Expectations for today's NFP report remain strong but it looks like investors would like to receive confirmation that the US economy is heading for a recession. As such, there is a scope that they will be disappointed if wage growth remains strong. In such a scenario, yields should continue on an upward trajectory, providing support for the US dollar. A jobs gain over 200k and wage growth at or above 4.9% YoY would be a positive for the economy.
USDJPY
USDJPY currency pair experienced the largest downward correction since the beginning of 2021. A drop was fuelled by a drop in US yields. However, Fed remained hawkish at latest meeting, putting upward pressure on yields and USDJPY alike.
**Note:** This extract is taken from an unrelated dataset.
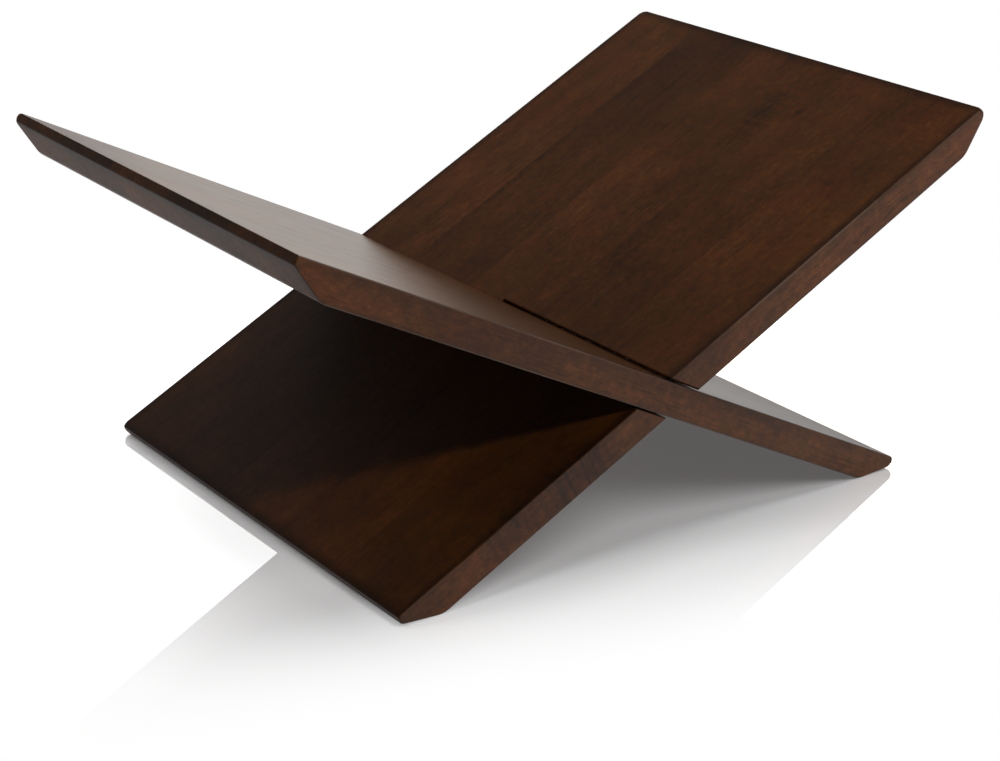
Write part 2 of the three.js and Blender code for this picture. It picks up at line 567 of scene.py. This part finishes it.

Key resistance to watch on the pair can be found in the 135.00 area.
Source: xStation5
GOLD
Gold continues to a V-shaped recovery. Gold trades higher even in spite of a recent pick-up in yields. Interestingly, we are observing quite a strong correlation between gold and S&P 500 index (US500, light blue overlay on the chart below). Should NFP disappoint (payroll below 150k and wage growth below 4.9% YoY), market odds for future rate hikes may drop. This would be a chance for gold to complete a V-shaped recovery. However, it should be noted that gold price nears the upper limit of a market geometry, what may limit further upside.